I asked some people for invitations to an event, in exchange for services & online branding. The response from the person delegated to do PR activities for the event – you’ll have to wait for a week, we’ll hold a management meeting, and I’ll present the situation to them.

What’s the purpose of this person in the company? Why don’t they make some software to gather voice commands, record them, and have them discussed in the meeting?

If the PR manager for an event can’t decide a PR package, and each single situation must be discussed at the top level, why did they hire that person?

If the skills required are “but she must interpret what you say!”, you could get a 18-year-old person, no experience, very low salary, and just have a simple conversation, get the data, and present it in a meeting.

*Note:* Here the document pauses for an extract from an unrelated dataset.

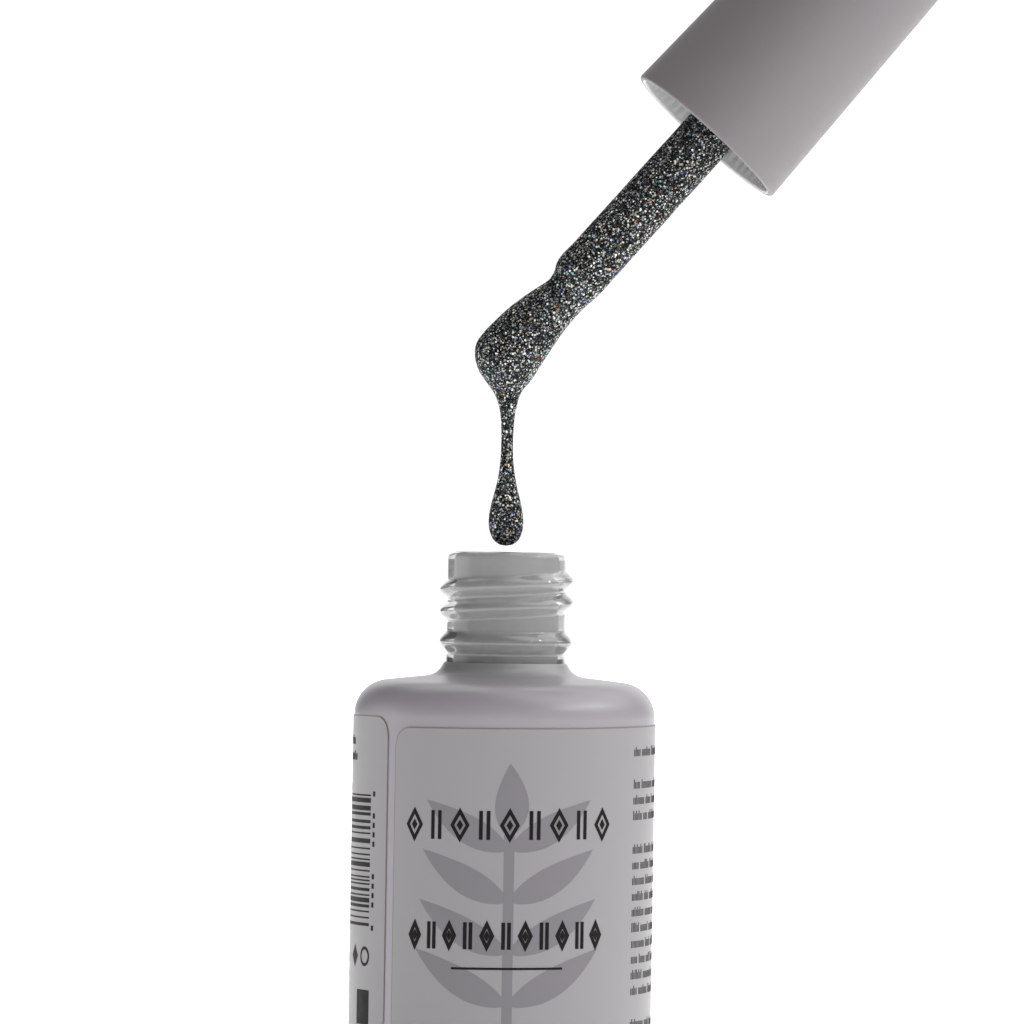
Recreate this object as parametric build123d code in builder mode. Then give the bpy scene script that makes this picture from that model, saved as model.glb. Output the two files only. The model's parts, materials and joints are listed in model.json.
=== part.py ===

Also, since when a group meeting is the best place to decide such a thing? To me, this is clearly the situation in which a single person must decide.

At the Ritz-Carlton, every single employee (even the maintenance folks) has a budget of $2,000 per guest to make things right. On the spot, without asking.

Without a doubt, the guest is blown away by this rapid response. A caring person who, instead of saying, “I’ll have to ask my supervisor,” just makes it right. But even more important, I think, is the effect of trusting your people. You’ve already given them the keys to your brand, you’ve already made them the face of your organization—isn’t it time to trust them enough to do the right thing?